PROBLEM REQUIREMENTS:
Output every entry exactly, from the first line to the last.

── GIVEN DATA ──

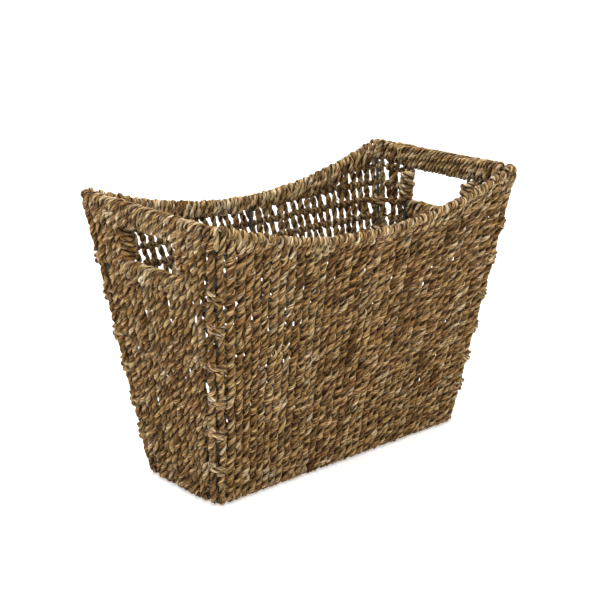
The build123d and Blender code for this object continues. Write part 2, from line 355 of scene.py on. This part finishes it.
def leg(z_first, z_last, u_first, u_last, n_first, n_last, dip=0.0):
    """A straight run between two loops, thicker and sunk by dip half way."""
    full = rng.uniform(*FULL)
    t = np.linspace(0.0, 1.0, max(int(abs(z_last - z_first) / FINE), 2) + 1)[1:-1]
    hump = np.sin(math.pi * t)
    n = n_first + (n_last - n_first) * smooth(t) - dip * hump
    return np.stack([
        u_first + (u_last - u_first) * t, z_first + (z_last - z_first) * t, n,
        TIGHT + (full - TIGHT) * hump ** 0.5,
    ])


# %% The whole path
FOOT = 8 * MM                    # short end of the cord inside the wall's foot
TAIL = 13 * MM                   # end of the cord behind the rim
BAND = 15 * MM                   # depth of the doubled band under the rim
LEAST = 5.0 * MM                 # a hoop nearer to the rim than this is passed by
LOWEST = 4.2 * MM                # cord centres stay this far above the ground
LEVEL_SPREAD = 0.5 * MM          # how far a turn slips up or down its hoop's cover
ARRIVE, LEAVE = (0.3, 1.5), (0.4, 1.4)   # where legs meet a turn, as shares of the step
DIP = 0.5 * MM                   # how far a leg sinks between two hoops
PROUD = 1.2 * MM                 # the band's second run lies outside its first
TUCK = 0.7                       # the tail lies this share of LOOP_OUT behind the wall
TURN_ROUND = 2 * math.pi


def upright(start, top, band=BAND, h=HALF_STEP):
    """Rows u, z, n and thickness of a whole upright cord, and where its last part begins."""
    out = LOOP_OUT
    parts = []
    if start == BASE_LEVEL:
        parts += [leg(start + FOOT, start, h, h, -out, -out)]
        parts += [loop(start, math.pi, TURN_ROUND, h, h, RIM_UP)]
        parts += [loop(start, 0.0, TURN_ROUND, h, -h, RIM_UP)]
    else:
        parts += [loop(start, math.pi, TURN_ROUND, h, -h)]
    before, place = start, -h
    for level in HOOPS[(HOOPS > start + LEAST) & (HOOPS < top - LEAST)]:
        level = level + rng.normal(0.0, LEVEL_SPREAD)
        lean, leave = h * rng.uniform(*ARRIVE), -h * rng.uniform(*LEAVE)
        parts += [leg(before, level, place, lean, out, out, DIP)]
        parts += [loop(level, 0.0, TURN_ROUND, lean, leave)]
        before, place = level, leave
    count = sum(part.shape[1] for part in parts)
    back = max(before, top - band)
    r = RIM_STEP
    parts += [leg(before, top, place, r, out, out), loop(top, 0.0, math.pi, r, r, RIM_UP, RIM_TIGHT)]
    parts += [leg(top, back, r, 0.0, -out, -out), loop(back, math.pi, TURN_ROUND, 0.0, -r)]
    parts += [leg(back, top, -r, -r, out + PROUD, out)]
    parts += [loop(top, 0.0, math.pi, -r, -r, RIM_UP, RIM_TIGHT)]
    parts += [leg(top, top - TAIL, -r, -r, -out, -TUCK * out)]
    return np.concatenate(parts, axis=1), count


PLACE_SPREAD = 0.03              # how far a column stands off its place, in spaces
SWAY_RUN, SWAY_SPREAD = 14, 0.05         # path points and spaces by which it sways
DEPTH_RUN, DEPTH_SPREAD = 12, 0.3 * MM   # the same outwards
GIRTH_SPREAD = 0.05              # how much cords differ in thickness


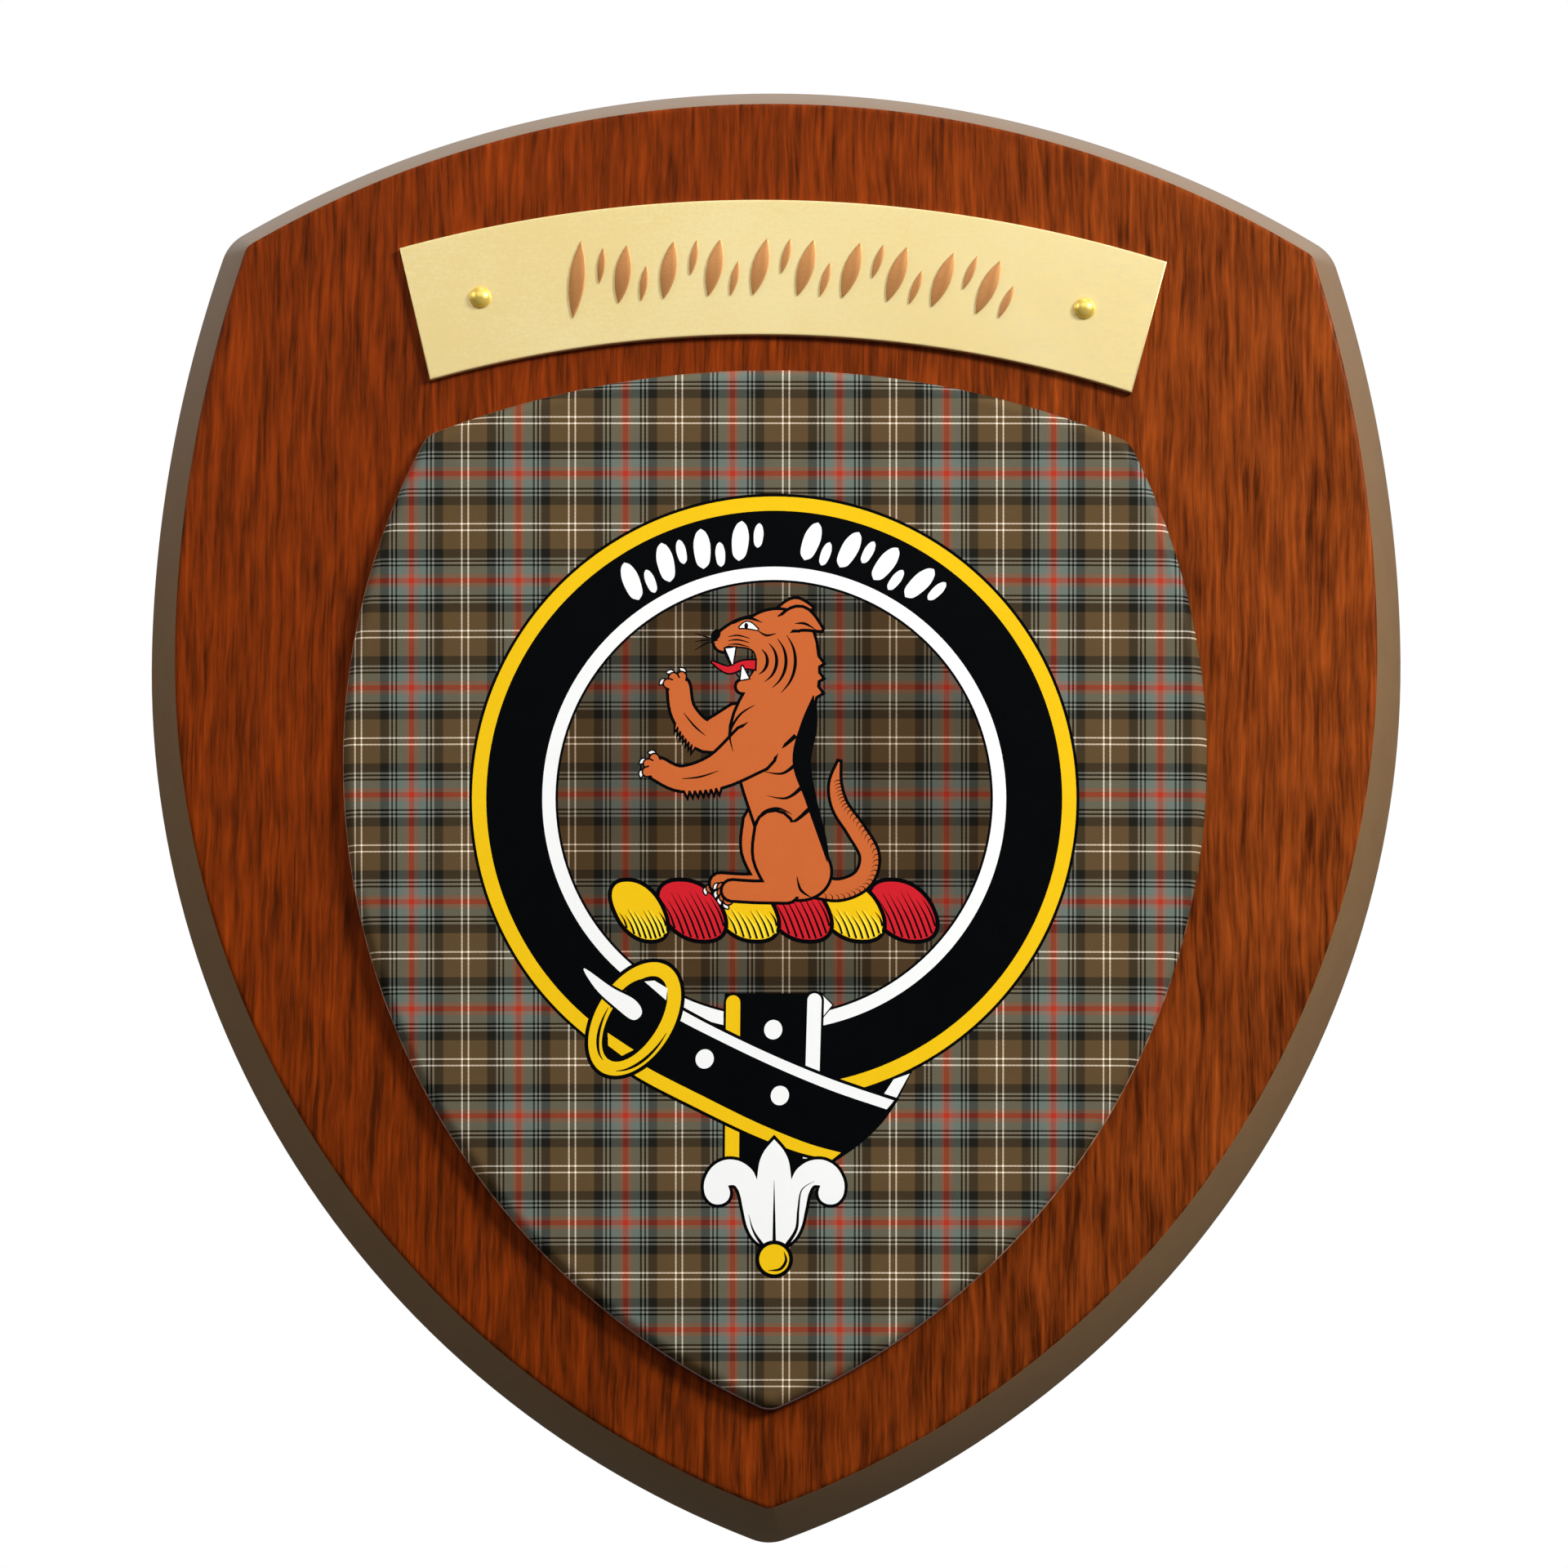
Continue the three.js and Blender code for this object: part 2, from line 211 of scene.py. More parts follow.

───

ANSWER TO THIS EXERCISE:
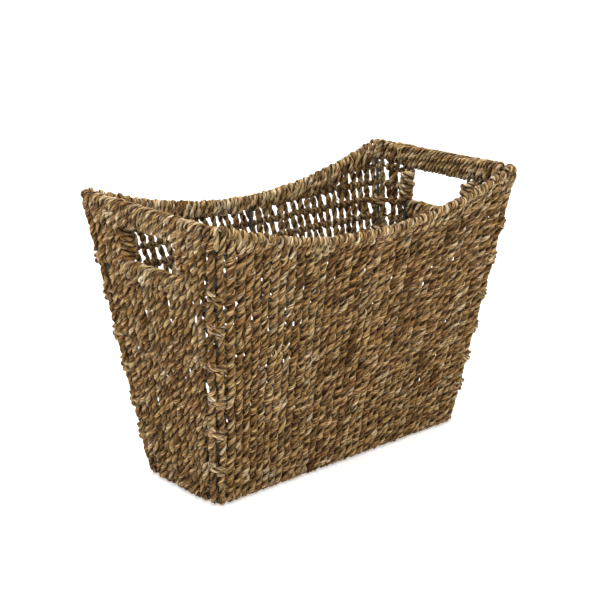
The build123d and Blender code for this object continues. Write part 2, from line 355 of scene.py on. This part finishes it.
def leg(z_first, z_last, u_first, u_last, n_first, n_last, dip=0.0):
    """A straight run between two loops, thicker and sunk by dip half way."""
    full = rng.uniform(*FULL)
    t = np.linspace(0.0, 1.0, max(int(abs(z_last - z_first) / FINE), 2) + 1)[1:-1]
    hump = np.sin(math.pi * t)
    n = n_first + (n_last - n_first) * smooth(t) - dip * hump
    return np.stack([
        u_first + (u_last - u_first) * t, z_first + (z_last - z_first) * t, n,
        TIGHT + (full - TIGHT) * hump ** 0.5,
    ])


# %% The whole path
FOOT = 8 * MM                    # short end of the cord inside the wall's foot
TAIL = 13 * MM                   # end of the cord behind the rim
BAND = 15 * MM                   # depth of the doubled band under the rim
LEAST = 5.0 * MM                 # a hoop nearer to the rim than this is passed by
LOWEST = 4.2 * MM                # cord centres stay this far above the ground
LEVEL_SPREAD = 0.5 * MM          # how far a turn slips up or down its hoop's cover
ARRIVE, LEAVE = (0.3, 1.5), (0.4, 1.4)   # where legs meet a turn, as shares of the step
DIP = 0.5 * MM                   # how far a leg sinks between two hoops
PROUD = 1.2 * MM                 # the band's second run lies outside its first
TUCK = 0.7                       # the tail lies this share of LOOP_OUT behind the wall
TURN_ROUND = 2 * math.pi


def upright(start, top, band=BAND, h=HALF_STEP):
    """Rows u, z, n and thickness of a whole upright cord, and where its last part begins."""
    out = LOOP_OUT
    parts = []
    if start == BASE_LEVEL:
        parts += [leg(start + FOOT, start, h, h, -out, -out)]
        parts += [loop(start, math.pi, TURN_ROUND, h, h, RIM_UP)]
        parts += [loop(start, 0.0, TURN_ROUND, h, -h, RIM_UP)]
    else:
        parts += [loop(start, math.pi, TURN_ROUND, h, -h)]
    before, place = start, -h
    for level in HOOPS[(HOOPS > start + LEAST) & (HOOPS < top - LEAST)]:
        level = level + rng.normal(0.0, LEVEL_SPREAD)
        lean, leave = h * rng.uniform(*ARRIVE), -h * rng.uniform(*LEAVE)
        parts += [leg(before, level, place, lean, out, out, DIP)]
        parts += [loop(level, 0.0, TURN_ROUND, lean, leave)]
        before, place = level, leave
    count = sum(part.shape[1] for part in parts)
    back = max(before, top - band)
    r = RIM_STEP
    parts += [leg(before, top, place, r, out, out), loop(top, 0.0, math.pi, r, r, RIM_UP, RIM_TIGHT)]
    parts += [leg(top, back, r, 0.0, -out, -out), loop(back, math.pi, TURN_ROUND, 0.0, -r)]
    parts += [leg(back, top, -r, -r, out + PROUD, out)]
    parts += [loop(top, 0.0, math.pi, -r, -r, RIM_UP, RIM_TIGHT)]
    parts += [leg(top, top - TAIL, -r, -r, -out, -TUCK * out)]
    return np.concatenate(parts, axis=1), count


PLACE_SPREAD = 0.03              # how far a column stands off its place, in spaces
SWAY_RUN, SWAY_SPREAD = 14, 0.05         # path points and spaces by which it sways
DEPTH_RUN, DEPTH_SPREAD = 12, 0.3 * MM   # the same outwards
GIRTH_SPREAD = 0.05              # how much cords differ in thickness


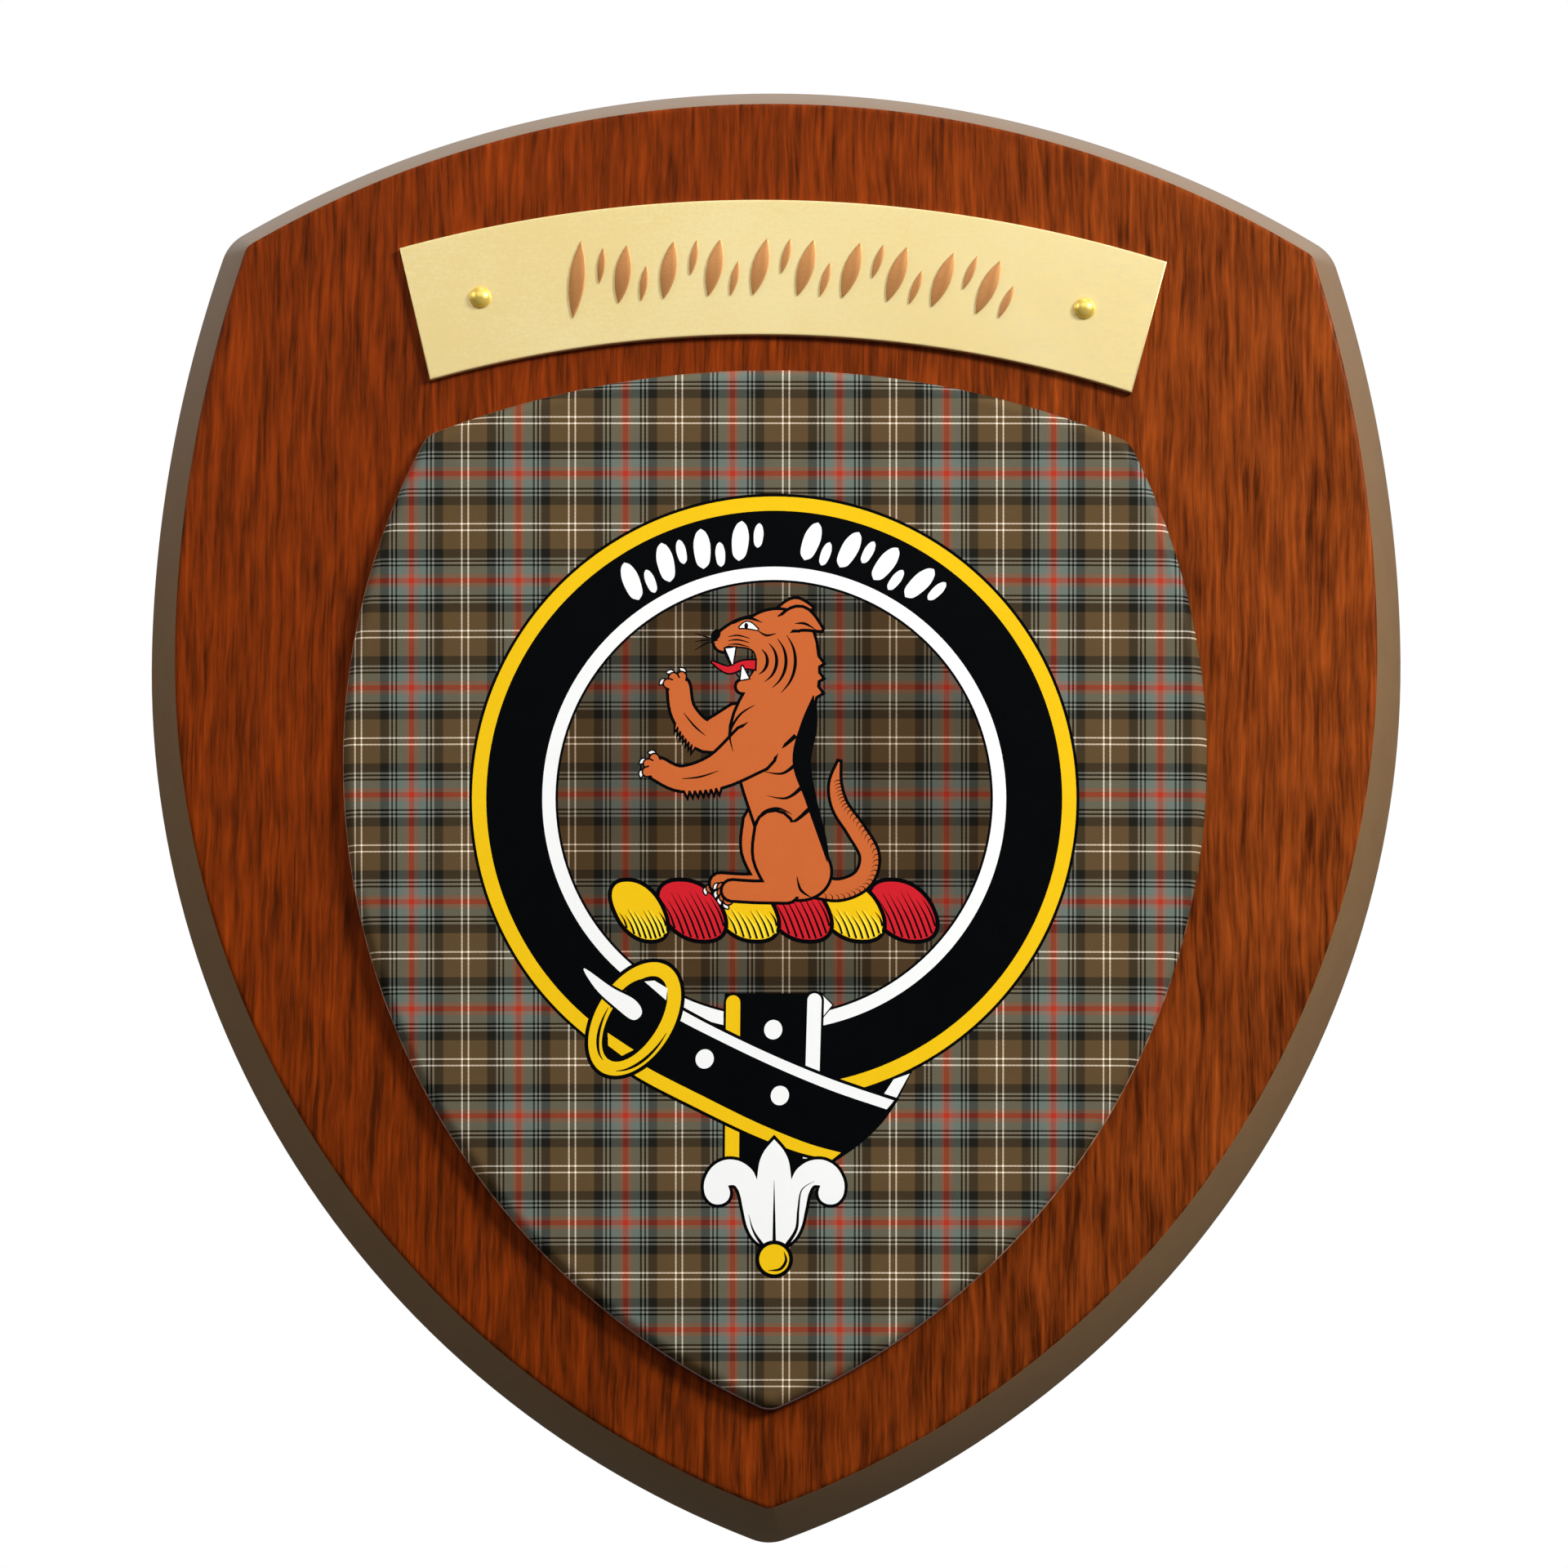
Continue the three.js and Blender code for this object: part 2, from line 211 of scene.py. More parts follow.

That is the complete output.